Francis Spufford's ingenious historical novel, Golden Hill, is set in 1746, in the teeming streets of what is now Lower Manhattan — a place of dark alleys and twisted virtue.
On a gloomy November evening, a ship sails into the harbor and a stranger disembarks. Rumors swirl that "Mr. Smith" is in town to stir up pre-Revolutionary trouble against the crown. Before his adventures end, Smith will get a tour of the city's taverns, theaters, debtor's prison and dueling grounds. Ultimately, the mystery of Smith's identity will turn out to be as intricate as that of old New York itself.
Nobody gives "ordinary" human beings their due with the grace and precision that Richard Ford does. His slim new memoir about his parents is so gently spellbinding that I've already read it twice.
Ford's father, Parker, was a traveling bleach salesman in places like Mobile, Ala., and Little Rock, Ark., during the 1930s and early '40s. Ford's mother, Edna, (and later young Richard) would often go along for the ride, stopping at the grocery stores that dotted his father's route and staying at the small hotels and rooming houses that were the homes-away-from-home to traveling salesmen.

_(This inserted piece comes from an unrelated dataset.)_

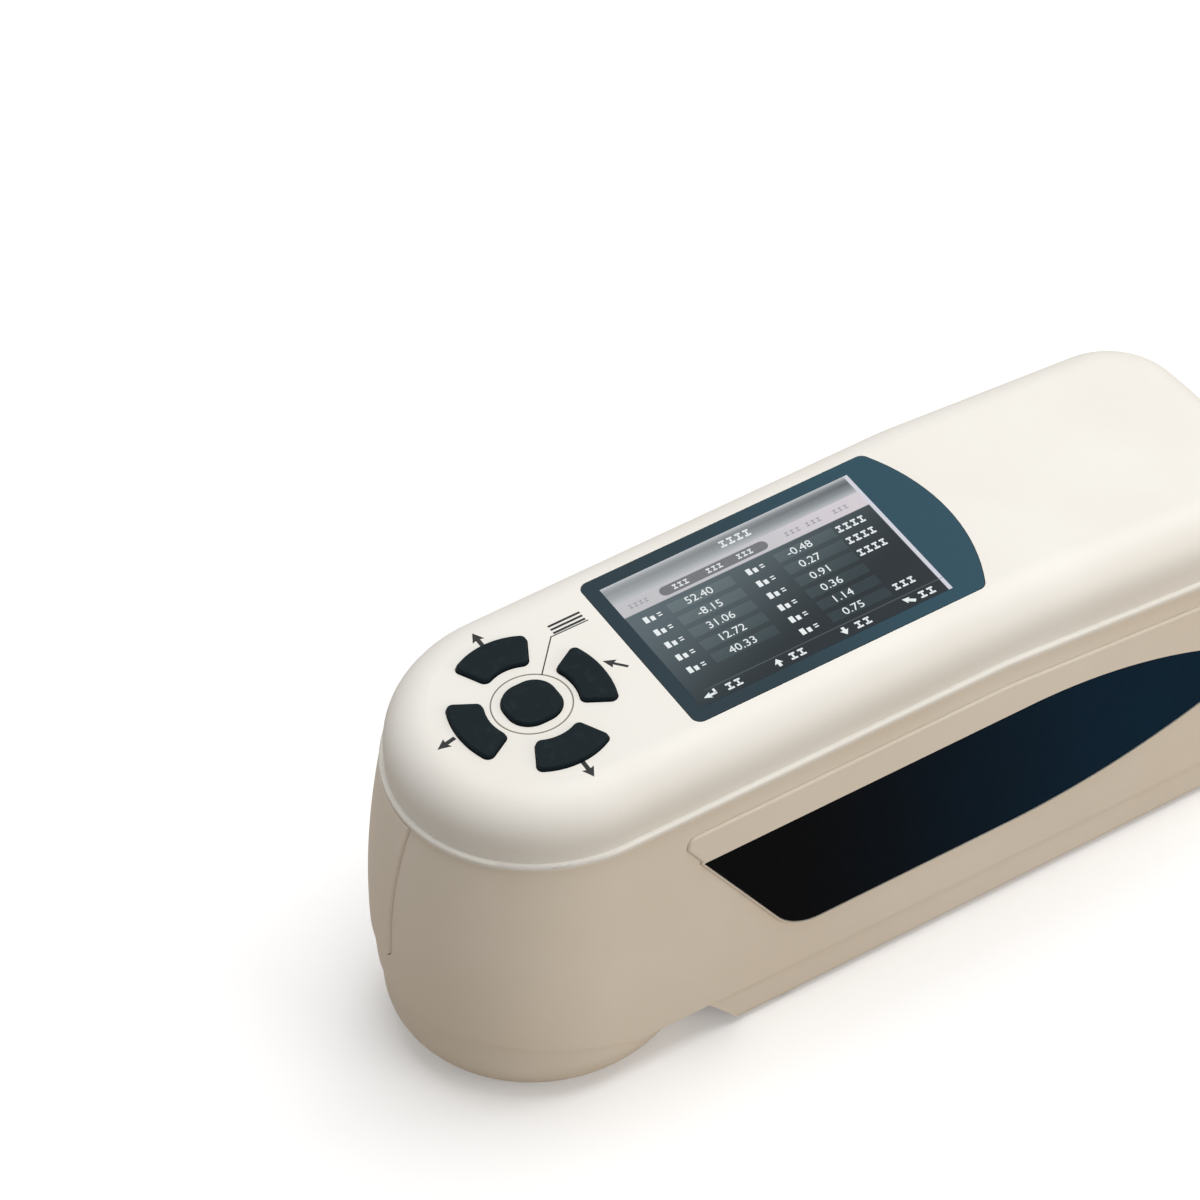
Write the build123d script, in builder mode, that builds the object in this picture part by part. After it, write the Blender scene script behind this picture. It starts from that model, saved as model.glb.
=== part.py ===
from build123d import *
from math import cos, hypot, radians, sin, tan
import os

# Portable colorimeter, a hand-held instrument that stands upright on its round
# measuring nose and on the base block behind it.
# Millimetres. +Z is up and z = 0 is the table. The nose points along -Y and the
# tail along +Y. The left side is -X, seen by a user who holds the tail.
# The origin is the middle of the box that holds the object, at table level.

# Overall size, with the keys standing proud of the top
length = 205.0
width = 67.0
top_z = 80.0
wall = 2.2
roof = 3.0
clear = 0.25

# Measuring trigger on the left front of the nose
trigger_angle = 28.0
trigger_half = 15.2
trigger_proud = 0.5
trigger_corner = 4.0
trigger_foot_z = 27.0
trigger_height = 38.55
trigger_travel = 1.2
trigger_skin = 2.0
trigger_lip = 1.5
trigger_lip_thickness = 1.5

trigger_middle_z = trigger_foot_z + trigger_height / 2
switch_board_distance = 16.5
switch_board_half = 19.0
switch_board_height = 14.0
switch_side = 6.0
switch_reach = 7.0
switch_plunger = 0.6
slot_wall = 1.5
slot_clear = 0.1
skin_lap = 0.5
slot_start = trigger_half + trigger_lip + 0.5
trigger_stem_r = 3.0

# Stations along the body
nose_y = -length / 2
tail_y = length / 2
keypad_y = nose_y + 38.2

# Side view: the top is level over the keys and the window, then slopes to the tail
cover_depth = 14.3
slope_y = keypad_y + 98.0
seam_slope_y = keypad_y + 88.0
slope_radius = 60.0
slope_angle = 5.0
seam_z = top_z - cover_depth
base_height = 9.6

# Plan view of the top cover, with the bead at its lower edge
bead_proud = 0.6
bead_height = 1.5
bead_edge = 0.55
cover_half = width / 2 - bead_proud
cover_draft = 2.0
cover_root = 12.0
cover_edge_radius = 9.5
cover_nose_y = keypad_y + 1.9
tail_bulge = 3.0
tail_corner = 18.0

# Plan view of the housing, which leans forward below the cover
housing_inset = 0.3
housing_half = cover_half - housing_inset
waist_z = 33.0
foot_half = 32.4
lean_swell = 0.35
foot_y = nose_y + trigger_proud + lean_swell + foot_half
rim_height = 2.0
rim_thickness = 1.2
rim_root = 3.0

# Nose ring, which closes the head from below around the measuring port
ring_edge_radius = 9.3
ring_rise = 8.0
ring_rise_length = 38.0
ring_inset = 0.2
ring_floor = 2.4
port_seat_r = 12.0
port_recess = 0.4
port_plate_thickness = 1.0
port_r = 4.0
port_flare = 1.0
port_window_r = 9.0
well_r = 17.4
tower_r = 20.9
head_opening_r = 21.4
ring_screw_r = 24.4
ring_screw_angles = (20, 90, 160)
ring_screw_head_z = 6.4
ring_screw_grip = 7.0
ring_boss_r = 3.4
ring_boss_height = 9.0

# Base block behind the nose, which holds the battery
block_front_y = keypad_y + 16.4
block_front_run = 7.8
block_edge_radius = 1.6
block_inset = 0.4
block_lift = 0.6
bay_half = 19.5
bay_front_y = keypad_y + 47.0
bay_length = 76.0
bay_wall = 1.6
door_thickness = 2.0
door_recess = 0.3
door_margin = 3.0
door_gap = 0.4
hinge_r = 2.0
hinge_pin_r = 0.9
hinge_pin_clear = 0.06
hinge_pin_fit = 0.01
hinge_pin_sink = 0.2
hinge_margin = 1.0
lintel = 1.0
rib_count = 4
rib_pitch = 2.4
rib_length, rib_width, rib_depth = 16.0, 1.2, 0.5
rib_inset = 8.0
finger_r = 7.0
finger_depth = 1.4
cell_r = 9.2
cell_length = 68.0
cell_gap = 0.3
cell_edge = 1.0
contact_half = 3.0
contact_thickness = 0.3
contact_foot, contact_bulge, contact_tail, contact_head = 1.0, 1.0, 4.0, 2.0

# Display window, a dark panel with a curved tail edge
window_half = 23.4
window_front_y = keypad_y + 24.2
window_shoulder_y = keypad_y + 91.9
window_arc_rise = 6.0
window_corner = 2.0
window_thickness = 1.6
window_clear = 0.15
display_half = 20.0
display_front_y = keypad_y + 27.4
display_length = 59.0
display_rim = 0.9
display_recess = 0.6
display_gap = 0.2
module_margin = 1.8
module_thickness = 4.2

# Keys: a nearly round button inside four arc keys that lie between two ellipses
button_size = 11.6
button_corner = 4.9
key_inner_x, key_inner_y = 11.1, 9.6
key_outer_x, key_outer_y = 19.3, 16.6
side_key_half_angle = 26.5
end_key_half_angle = 31.5
key_corner = 1.3
key_proud = 1.0
key_edge = 0.5
key_travel = 0.8
key_flange = 0.9
flange_thickness = 1.3
flange_gap = 0.3
mat_gap = 0.2
mat_clear = 1.5
mat_half_x, mat_half_y = 22.0, 19.0

# Side grips: a rubber pad in a moulded frame, on each side
frame_seat_x = width / 2 - 2.1
frame_face_x = width / 2 - 0.2
pad_seat_x = width / 2 - 1.2
pad_recess = 0.15
pad_clear = 0.1
pad_top_z = 52.0
pad_foot_z = 21.0
pad_tip_y = keypad_y + 18.0
pad_heel_y = keypad_y + 37.2
pad_heel_radius = 11.0
pad_foot_turn_y = keypad_y + 88.0
pad_top_turn_y = keypad_y + 96.0
pad_end_y = keypad_y + 144.0
pad_foot_radius = 165.0
pad_top_radius = 109.0
pad_end_corner = 3.0
frame_rim = 0.6
bed_clear = 0.06
frame_top_z = 60.3
frame_front_y = keypad_y + 14.7
frame_nose_z = 57.4
frame_lean = 0.6
frame_corner = 2.2
frame_edge = 0.5
pad_edge = 0.4

# Optics in the head
sphere_r = 17.0
sphere_wall = 2.0
sphere_z = ring_floor + 16.0
joint_r = 20.8
joint_thickness = 1.5
collar_r = 12.0
collar_height = 17.6
barrel_r = 8.0
barrel_bore_r = 5.0
lens_ledge = 0.8
lens_clear = 0.05
barrel_length = 13.0
collar_z = sphere_z + collar_height
optics_screw_r = 19.1
optics_screw_count = 4
optics_screw_grip = 6.0
lens_seat = 1.5
lens_edge = 1.0
lamp_count = 6
lamp_side = 2.0
lamp_height = 1.0
sphere_port_r = 4.6
lens_thickness = 2.4
board_thickness = 1.6
sensor_side = 22.0
sensor_corner = 2.0
sensor_height = 2.0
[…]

Part of the bonus of this little book is that it sits readers down in the company car and takes us on an unsentimental but enchanted journey through the long-ago landscape of the American South.
David Grann's fascinating book, Killers of the Flower Moon, transports us to 1920s Oklahoma. Members of the Osage Indian nation struck it rich when oil was discovered beneath the land they'd been exiled to by the U.S. government. But the wealthy Osage, whom the newspapers playfully dubbed "red millionaires," were plagued by a rash of murders — via poison, arson and bullets — which brought the newly formed FBI to the area.

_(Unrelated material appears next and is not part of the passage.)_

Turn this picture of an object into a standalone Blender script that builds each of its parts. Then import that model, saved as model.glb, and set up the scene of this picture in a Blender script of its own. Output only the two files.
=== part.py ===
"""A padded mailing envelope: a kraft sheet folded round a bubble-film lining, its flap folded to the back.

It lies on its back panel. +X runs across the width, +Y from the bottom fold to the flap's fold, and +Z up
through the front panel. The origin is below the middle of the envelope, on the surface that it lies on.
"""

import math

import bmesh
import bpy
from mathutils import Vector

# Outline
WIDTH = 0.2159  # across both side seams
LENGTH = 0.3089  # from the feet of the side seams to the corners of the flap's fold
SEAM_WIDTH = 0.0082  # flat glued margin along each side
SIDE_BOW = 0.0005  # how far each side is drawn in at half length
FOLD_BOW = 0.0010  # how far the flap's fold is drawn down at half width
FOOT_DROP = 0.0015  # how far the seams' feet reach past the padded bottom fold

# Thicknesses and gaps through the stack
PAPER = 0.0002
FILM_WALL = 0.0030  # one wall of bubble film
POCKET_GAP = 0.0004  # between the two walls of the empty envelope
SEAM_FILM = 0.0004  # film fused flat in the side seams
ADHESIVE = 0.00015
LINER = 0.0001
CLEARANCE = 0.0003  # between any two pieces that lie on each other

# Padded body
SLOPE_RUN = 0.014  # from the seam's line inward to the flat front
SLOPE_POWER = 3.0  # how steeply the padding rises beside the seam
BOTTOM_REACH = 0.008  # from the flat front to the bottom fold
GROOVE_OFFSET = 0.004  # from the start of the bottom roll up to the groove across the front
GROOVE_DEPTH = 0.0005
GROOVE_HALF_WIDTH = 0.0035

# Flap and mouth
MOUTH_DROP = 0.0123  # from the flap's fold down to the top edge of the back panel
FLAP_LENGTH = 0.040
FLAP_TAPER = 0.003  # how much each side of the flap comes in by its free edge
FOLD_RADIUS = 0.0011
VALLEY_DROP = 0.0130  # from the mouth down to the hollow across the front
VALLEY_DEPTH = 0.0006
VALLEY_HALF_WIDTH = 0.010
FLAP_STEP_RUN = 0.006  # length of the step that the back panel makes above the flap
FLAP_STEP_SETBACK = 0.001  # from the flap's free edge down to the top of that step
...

In What She Ate, Laura Shapiro follows the "food trails" of six prominent women — including Dorothy Wordsworth (the poet's shy, worshipful sister), Eleanor Roosevelt and Eva Braun — and discovers fresher narratives lurking beneath their familiar life stories.
All six women have been the subjects of earlier biographies, but as Shapiro points out, "Biography as it's traditionally practiced still tends to honor the old-fashioned custom of keeping a polite distance from food." In contrast, Shapiro slyly likens her method of biographical research to "standing in line at the supermarket and peering into the other carts."

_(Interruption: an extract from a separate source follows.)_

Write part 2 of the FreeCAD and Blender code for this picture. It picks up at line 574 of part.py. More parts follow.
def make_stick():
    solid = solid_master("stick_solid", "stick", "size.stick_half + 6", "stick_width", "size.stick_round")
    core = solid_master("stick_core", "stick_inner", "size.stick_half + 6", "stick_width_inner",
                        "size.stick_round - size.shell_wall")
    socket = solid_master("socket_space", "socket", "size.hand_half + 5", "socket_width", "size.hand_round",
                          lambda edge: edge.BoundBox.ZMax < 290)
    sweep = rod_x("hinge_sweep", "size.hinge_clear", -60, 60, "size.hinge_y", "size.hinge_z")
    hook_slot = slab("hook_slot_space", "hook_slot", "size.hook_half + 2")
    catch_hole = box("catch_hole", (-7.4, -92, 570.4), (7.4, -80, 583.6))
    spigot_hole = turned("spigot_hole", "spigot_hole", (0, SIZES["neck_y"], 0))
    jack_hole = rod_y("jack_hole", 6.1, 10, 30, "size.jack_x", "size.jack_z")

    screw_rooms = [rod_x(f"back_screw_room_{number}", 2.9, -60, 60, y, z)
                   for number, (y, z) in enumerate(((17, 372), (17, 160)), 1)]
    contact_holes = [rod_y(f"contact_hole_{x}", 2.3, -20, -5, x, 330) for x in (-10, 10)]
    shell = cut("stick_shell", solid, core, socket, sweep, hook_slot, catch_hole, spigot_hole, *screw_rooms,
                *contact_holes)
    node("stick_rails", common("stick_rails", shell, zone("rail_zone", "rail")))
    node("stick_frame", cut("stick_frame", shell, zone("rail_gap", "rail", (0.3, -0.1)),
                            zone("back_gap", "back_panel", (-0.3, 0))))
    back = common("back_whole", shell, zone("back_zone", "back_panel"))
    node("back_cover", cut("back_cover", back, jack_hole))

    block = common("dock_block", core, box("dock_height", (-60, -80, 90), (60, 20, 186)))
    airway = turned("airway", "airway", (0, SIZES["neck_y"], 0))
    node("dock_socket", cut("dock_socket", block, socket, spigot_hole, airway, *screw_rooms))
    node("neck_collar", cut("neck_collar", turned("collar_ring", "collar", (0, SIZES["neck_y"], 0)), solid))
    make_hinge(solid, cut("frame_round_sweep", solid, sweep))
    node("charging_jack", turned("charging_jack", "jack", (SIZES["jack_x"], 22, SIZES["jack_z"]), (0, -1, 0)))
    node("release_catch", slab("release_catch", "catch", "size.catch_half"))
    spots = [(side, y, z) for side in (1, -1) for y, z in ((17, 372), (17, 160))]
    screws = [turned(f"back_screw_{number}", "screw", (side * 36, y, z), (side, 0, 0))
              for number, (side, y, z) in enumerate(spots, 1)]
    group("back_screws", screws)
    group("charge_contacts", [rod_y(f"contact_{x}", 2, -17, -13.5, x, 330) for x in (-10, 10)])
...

In the sizzling category of young adult fiction, Erika L. Sánchez's novel, I Am Not Your Perfect Mexican Daughter, is a standout. Julia is a 15-year-old Mexican-American girl living on the South Side of Chicago. She's restless, angry and uncomfortable in her own skin, always feeling secondary to her "perfect" older sister, Olga. But when Olga dies in an accident, Julia becomes weighed down by obligation to her grieving parents. Smart and unpredictable, Sanchez's story delves into the vexed subject of female ambition.
I could rattle off 10 recommendations for best books in the mystery category alone, but I'll end this list by bowing to a heavyweight of a hard-boiled collection that's just been published. It's called The Big Book of The Continental Op and it gathers — for the first time, ever — the 28 short stories, two novels and one unfinished tale starring Dashiell Hammett's first series detective, known only as "The Continental Op."
The name "Op" derives from slang for a detective. Hammett's hero is an "operative" working for the Continental Detective Agency. In the early 1920s, Hammett revolutionized the figure of the detective and the language of detective fiction through the Op, whom he referred to as "a little man going forward day after day through mud and blood and death and deceit."
I can't imagine a more pleasurable way to close out this chaotic year than by following the Op through the fogs of a bygone San Francisco.
You can't go wrong with any of these books. As one of Dashiell Hammett's dangerous dames might have said: They're all the bees' knees.